# What is the specific heat capacity of silver atom, if "386 g" of "Ag" has a heat capacity of "91.5 J/"^@ "C"?

Jun 30, 2017

This is just asking you to know what the units of specific heat capacity, $s$, are. After that, this should take you less than a minute:

$\textcolor{b l u e}{{s}_{A g}} = \left(\text{91.5 J/"^@ "C")/("386 g Ag") = color(blue)("0.237 J/g"^@ "C}\right)$

So, every gram of silver metal that you have at room temperature and $\text{1 atm}$ pressure will take $\text{0.237 J}$ of energy input to heat up by ${1}^{\circ} \text{C}$.

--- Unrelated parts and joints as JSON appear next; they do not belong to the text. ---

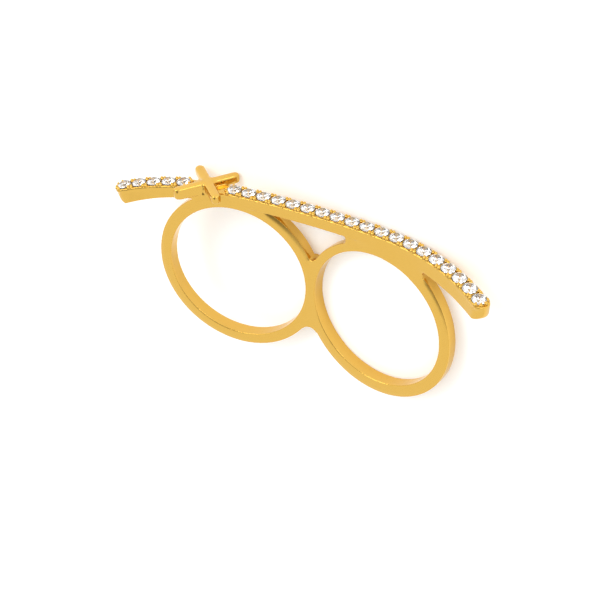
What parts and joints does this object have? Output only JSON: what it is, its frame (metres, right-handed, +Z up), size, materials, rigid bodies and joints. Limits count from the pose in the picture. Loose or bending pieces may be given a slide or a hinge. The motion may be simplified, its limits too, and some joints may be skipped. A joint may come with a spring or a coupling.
{
  "type": "double ring",
  "caption": "Two finger rings joined side by side under one long arched bar set with a row of round stones, with a small raised cross on its left part.",
  "frame": {"origin": "on the surface that the ring lies on, under the middle of its bounding box", "axes": "+X along the bar towards its end without the cross, +Y from the finger holes towards the bar, +Z up from the surface, out of the front of the finger holes"},
  "size_m": [0.0478, 0.021, 0.0067],
  "materials": {
    "gold": "polished yellow gold, cast, with softly rounded edges",
    "stone": "clear colourless round brilliants"
  },
  "bodies": {
    "root": {"ring_body": "gold", "stone_01": "stone", "stone_02": "stone", "stone_03": "stone", "stone_04": "stone", "stone_05": "stone", "stone_06": "stone", "stone_07": "stone", "stone_08": "stone", "stone_09": "stone", "stone_10": "stone", "stone_11": "stone", "stone_12": "stone", "stone_13": "stone", "stone_14": "stone", "stone_15": "stone", "stone_16": "stone", "stone_17": "stone", "stone_18": "stone", "stone_19": "stone", "stone_20": "stone", "stone_21": "stone", "stone_22": "stone", "stone_23": "stone", "stone_24": "stone"}
  },
  "joints": []
}
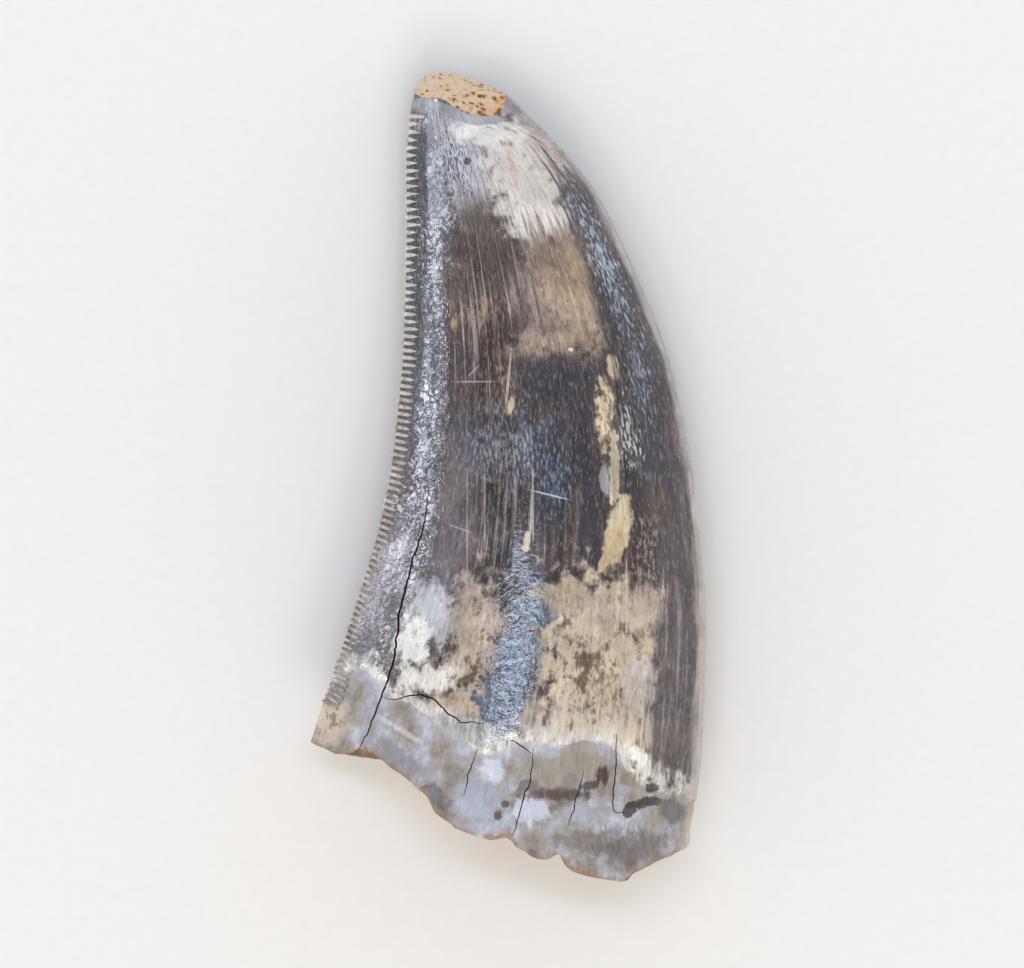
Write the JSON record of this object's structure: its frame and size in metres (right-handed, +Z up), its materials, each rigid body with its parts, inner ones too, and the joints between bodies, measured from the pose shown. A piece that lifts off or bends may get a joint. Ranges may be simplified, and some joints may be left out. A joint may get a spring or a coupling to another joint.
{
  "type": "tyrannosaur tooth fossil",
  "caption": "Curved fossil tooth with serrated edges, a broken tip and a broken root end, lying on its side.",
  "frame": {"origin": "middle of the small flat spot that the tooth lies on", "axes": "+Y towards the tip, +X towards the front edge, +Z up, out of the side that is seen"},
  "size_m": [0.0271, 0.0557, 0.0154],
  "materials": {
    "fossil_tooth": "glossy blue-grey and brown stained enamel, dull grey root, cream broken tip"
  },
  "bodies": {
    "root": {"tooth": "fossil_tooth"}
  },
  "joints": []
}
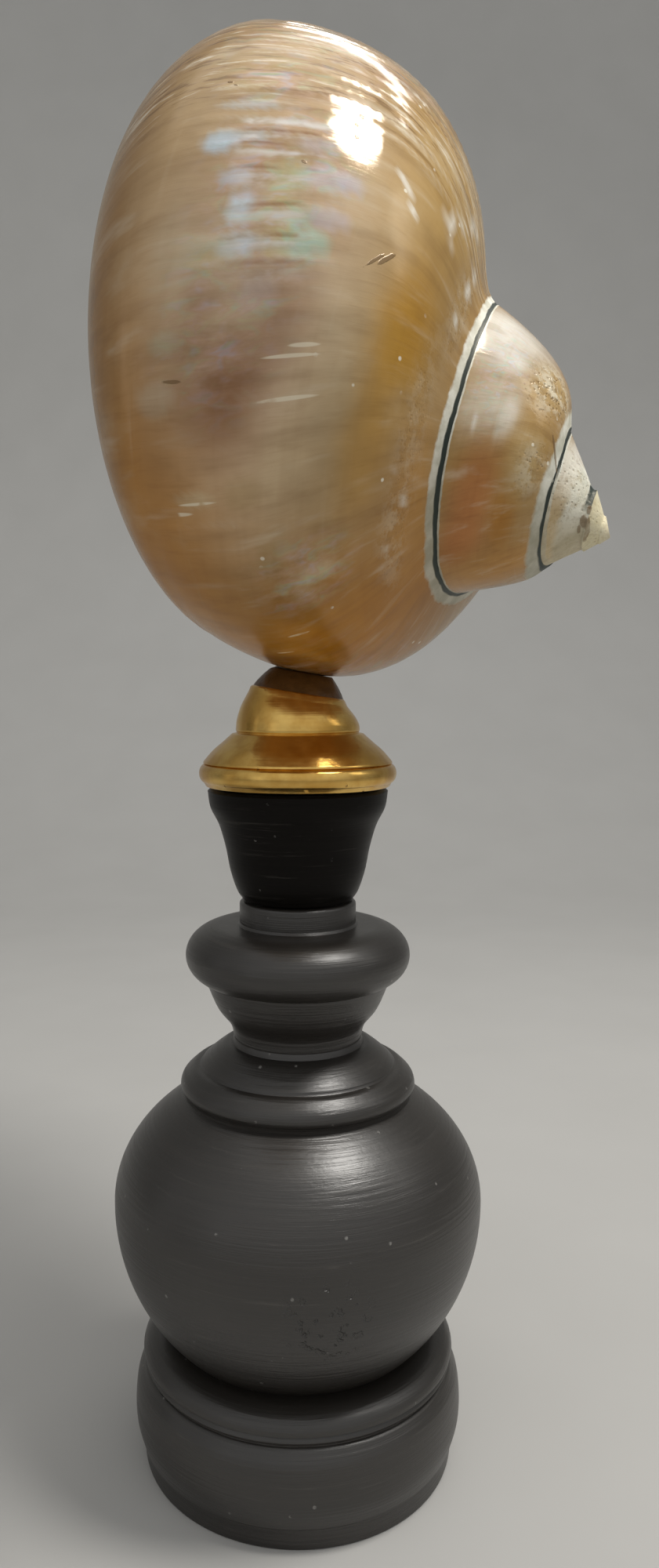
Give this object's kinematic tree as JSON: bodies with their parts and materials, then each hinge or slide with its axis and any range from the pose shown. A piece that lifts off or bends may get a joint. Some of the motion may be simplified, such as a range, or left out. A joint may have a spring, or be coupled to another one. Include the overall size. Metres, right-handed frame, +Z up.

What we can take away from this is that the specific heat capacity is an intensive property; it does not depend on the amount of substance you have, because it is defined for every gram of substance.

(The units already account for how much mass the quantity pertains to.)

However, heat capacity is an extensive property. The more substance you have, the higher its heat capacity will be.

If you had $\text{1000 g}$ of silver metal, what would be its heat capacity in $\text{J/"^@ "C}$? Well, it should be $\frac{1000}{386} = 2.59$ times what you were given in this question in $\text{J/"^@ "C}$.